-- BEGIN --

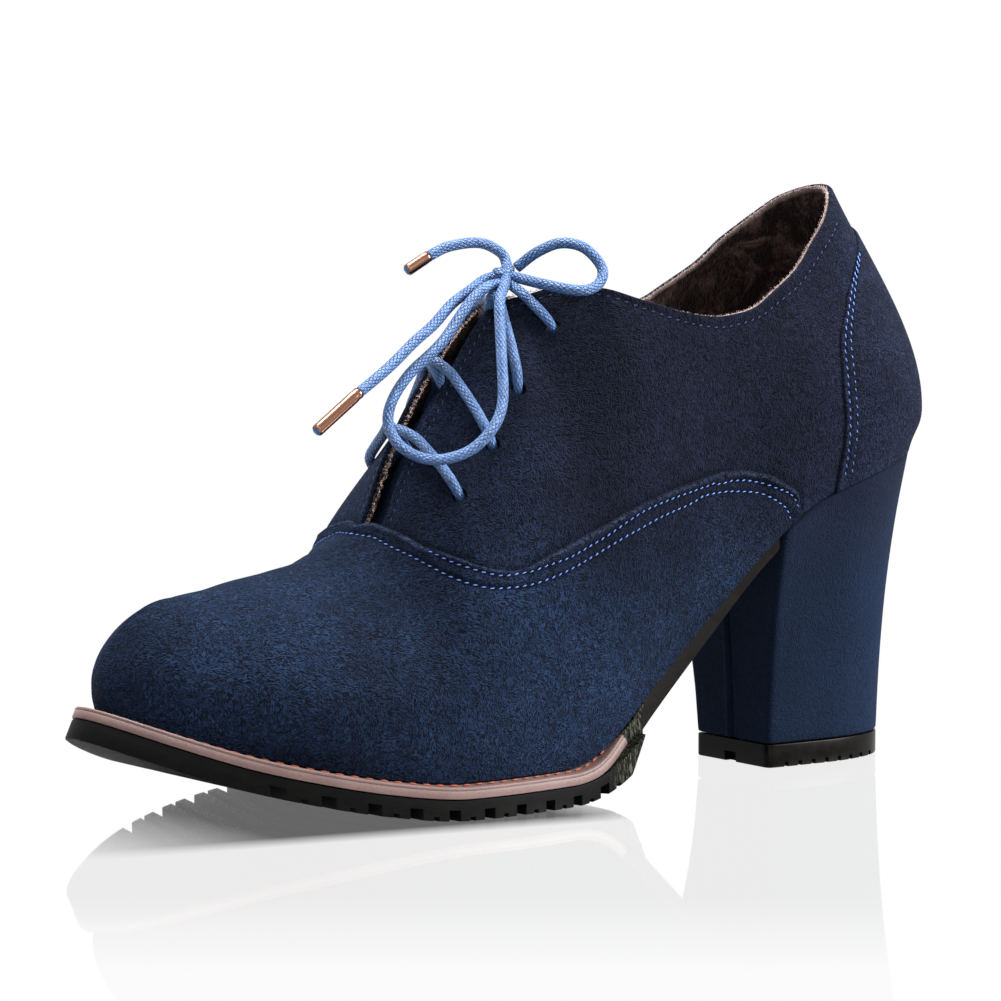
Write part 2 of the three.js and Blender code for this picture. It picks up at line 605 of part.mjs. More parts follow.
function tongue() {
  return loft(TONGUE_PLACES.map((u) => {
    const [before, after] = [topEdge(u - 0.01), topEdge(u + 0.01)];
    const along = after.sub(before).setY(0).normalize();
    const inward = point(-along.z, 0, along.x);
    if (inward.z > 0) inward.negate();
    const side = (sign, depth) => TONGUE_ROWS.map((v) => {
      const p = outlinePoint(u, v);
      return bend(point(p.x + inward.x * depth, sign * p.y * TONGUE_FLATTEN, p.z + inward.z * depth));
    });
    const layer = (depth) => [...side(1, depth), ...side(-1, depth).reverse()];
    const bottom = layer(TONGUE_DROP + TONGUE_THICKNESS);
    return [...layer(TONGUE_DROP), ...bottom.reverse()];
  }));
}

// Laces
const laceHeight = LACE / 2 + 2 * CLEARANCE - SKIN;

const KNOT = point(121.1, 1, 123.8);
const KNOT_SIZE = [3.5, 3.1, 2.9];

// A crossing: from the outer eyelet over its facing, across the throat, to the inner eyelet
function laceCrossing(pair) {
  const arm = (side) => [0, 0.35, 0.7, 1].map((t) => (
    wallPoint(...eyeletAt(EYELETS[pair], side, t), side, laceHeight + LACE_SPRING * t)));
  const outer = arm(1);
  const inner = arm(-1);
  const underKnot = KNOT.clone().setZ(KNOT.z - KNOT_SIZE[2] - LACE / 2 - CLEARANCE);
  const last = pair === EYELETS.length - 1;
  const middle = last ? underKnot : outer.at(-1).clone().lerp(inner.at(-1), 0.5);
  return bar([...outer, middle, ...inner.reverse()], LACE, 8, 11);
}

// Free lengths of lace, chosen by hand
const FRONT_LOOP = [
  [124.8, 4.2, 121.9], [129.6, 5.8, 121.0], [135.6, 7.3, 117.1], [144.4, 9, 108.0], [154.4, 10, 100.6],
  [160.8, 12, 94.0],
  [162.7, 14, 88.4], [161.2, 18, 83.5], [155.6, 22, 80.9], [147.8, 25, 82.6], [141.7, 26.4, 87.8],
  [137.2, 24.4, 94.2], [134.0, 19.2, 105.5], [129.7, 12, 117.2], [124.6, 6.6, 121.6],
];
const REAR_LOOP = [
  [118.4, 2.9, 125.7], [115.2, 7, 129.3], [110.8, 11, 131.5], [106.4, 15, 130.3], [103.3, 18, 125.8],
  [104.7, 20, 122.4], [108.7, 21, 120.4], [112.9, 19.6, 120.3], [118.0, 13, 121.9], [120.2, 5.0, 123.4],
];
const FRONT_END = [
  [125.3, -0.3, 122.9], [130.8, 1.5, 120.4], [137.8, 4, 117.2], [144.6, 6.5, 112.5], [151.3, 8.5, 108.7],
  [158.2, 10, 103.9], [164.4, 11, 100.0], [168.6, 11.5, 97.5],
];
const REAR_END = [
  [118.5, -1.4, 126.3], [118.9, -3.2, 128.9], [123.0, -6, 131.1], [130.3, -8, 130.3], [135.7, -9, 127.9],
];
const FRONT_AGLET = [[168.9, 11.54, 97.2], [180.4, 12, 89.1]];
const REAR_AGLET = [[136.1, -9.1, 127.6], [140.9, -10, 124.6]];
const toPoints = (rows) => rows.map((row) => point(...row));

function knot() {
  const ball = new THREE.SphereGeometry(1, 12, 8);
  ball.scale(...KNOT_SIZE);
  ball.deleteAttribute('normal');
  ball.deleteAttribute('uv');
  ball.translate(...KNOT.toArray());
  return mergeVertices(ball, 1e-4);
}

// Materials
const suede = { color: 0x1c2f5c, roughness: 0.95, metalness: 0 };
const rubber = { color: 0x1a1a1c, roughness: 0.75, metalness: 0 };
const taupe = { color: 0x876e6c, roughness: 0.7, metalness: 0 };
const plush = { color: 0x6b5553, roughness: 1, metalness: 0 };
const lace = { color: 0x5687c3, roughness: 0.6, metalness: 0 };
const copper = { color: 0xa0806c, roughness: 0.35, metalness: 0.8 };

// Assembly
const shoe = new THREE.Group();

function add(name, geometry, finish) {
  const mesh = new THREE.Mesh(geometry, new THREE.MeshStandardMaterial(finish));
  mesh.name = name;
  shoe.add(mesh);
}

add('upper', upper(), suede);
add('outsole', outsole(), rubber);
add('welt', welt(), taupe);
add('insole', insole(), plush);
add('heel', heel(), suede);
add('top_lift', topLift(), rubber);
add('tongue', tongue(), suede);
EYELETS.forEach((_, i) => add(`lace_crossing_${i + 1}`, laceCrossing(i), lace));
const cords = [
  ['lace_knot', knot(), lace],
  ['lace_loop_front', bar(toPoints(FRONT_LOOP), LACE, 8, 26), lace],
  ['lace_loop_rear', bar(toPoints(REAR_LOOP), LACE, 8, 18), lace],
  ['lace_end_front', bar(toPoints(FRONT_END), LACE, 8, 12), lace],
  ['lace_end_rear', bar(toPoints(REAR_END), LACE, 8, 8), lace],
  ['aglet_front', bar(toPoints(FRONT_AGLET), AGLET, 8, 1), copper],
  ['aglet_rear', bar(toPoints(REAR_AGLET), AGLET, 8, 1), copper],
];

// Centre the shoe itself on its footprint; the free laces follow
const footprint = new THREE.Box3().setFromObject(shoe);
const centre = footprint.getCenter(new THREE.Vector3());
shoe.position.set(-centre.x, -centre.y, -footprint.min.z);
cords.forEach(([name, geometry, finish]) => add(name, geometry, finish));

export default shoe;
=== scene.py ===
import math

import bmesh
import bpy
import numpy as np
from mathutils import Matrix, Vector


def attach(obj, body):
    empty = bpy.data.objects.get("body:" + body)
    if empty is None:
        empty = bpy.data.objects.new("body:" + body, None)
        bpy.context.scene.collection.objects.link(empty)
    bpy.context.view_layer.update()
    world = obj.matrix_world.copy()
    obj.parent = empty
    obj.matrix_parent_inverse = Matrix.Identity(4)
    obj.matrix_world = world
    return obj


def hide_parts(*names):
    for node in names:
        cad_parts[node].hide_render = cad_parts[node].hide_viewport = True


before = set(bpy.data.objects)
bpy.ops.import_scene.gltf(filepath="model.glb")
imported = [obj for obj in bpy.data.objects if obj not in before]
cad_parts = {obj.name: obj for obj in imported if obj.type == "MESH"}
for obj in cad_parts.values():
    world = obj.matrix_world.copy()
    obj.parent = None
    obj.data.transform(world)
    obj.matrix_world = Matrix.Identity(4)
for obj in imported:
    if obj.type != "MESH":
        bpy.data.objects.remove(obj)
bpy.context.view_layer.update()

# Camera and light
# Points are worked out in the shoe's own millimetres: X from the heel to the toe, Y to the
# outer side, Z from the floor. The lens is long, so the shoe shows almost no perspective.
ORIGIN = np.array([-115.005, 1.780, 0.0])
VIEW_AZIMUTH, VIEW_ELEVATION = math.radians(35), math.radians(5.3)
VIEW_TARGET = np.array([120.3, 0.0, 68.7])
VIEW_DISTANCE = 1200.0
SOFT_LOSS = 0.72                # share of the surroundings' light that the shoe doesn't get


def metres(points):
    return (np.asarray(points, float) + ORIGIN) / 1000


toward = np.array([
    math.sin(VIEW_AZIMUTH) * math.cos(VIEW_ELEVATION),
    math.cos(VIEW_AZIMUTH) * math.cos(VIEW_ELEVATION),
    math.sin(VIEW_ELEVATION),
])
camera = bpy.data.objects.new("camera", bpy.data.cameras.new("camera"))
camera.data.lens = 180.8
camera.data.sensor_width = 36
camera.data.clip_end = 20
camera.location = Vector(metres(VIEW_TARGET + VIEW_DISTANCE * toward))
camera.rotation_euler = Vector(-toward).to_track_quat("-Z", "Y").to_euler()
bpy.context.scene.collection.objects.link(camera)
bpy.context.scene.camera = camera
bpy.context.scene.view_settings.view_transform = "Standard"


def area_light(name, place, size, power):
    light = bpy.data.objects.new(name, bpy.data.lights.new(name, "AREA"))
    light.data.shape = "DISK"
    light.data.size = size
    light.data.energy = power
    light.location = Vector(place)
    light.rotation_euler = (Vector((0, 0, 0.06)) - light.location).to_track_quat("-Z", "Y").to_euler()
    bpy.context.scene.collection.objects.link(light)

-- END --

• **Problem requirements**
Take the line containing "free laces follow" and the line containing "if empty is". Write out both and all lines between, exactly, and nothing more.

• **Result for this exercise**
// Centre the shoe itself on its footprint; the free laces follow
const footprint = new THREE.Box3().setFromObject(shoe);
const centre = footprint.getCenter(new THREE.Vector3());
shoe.position.set(-centre.x, -centre.y, -footprint.min.z);
cords.forEach(([name, geometry, finish]) => add(name, geometry, finish));

export default shoe;
=== scene.py ===
import math

import bmesh
import bpy
import numpy as np
from mathutils import Matrix, Vector


def attach(obj, body):
    empty = bpy.data.objects.get("body:" + body)
    if empty is None:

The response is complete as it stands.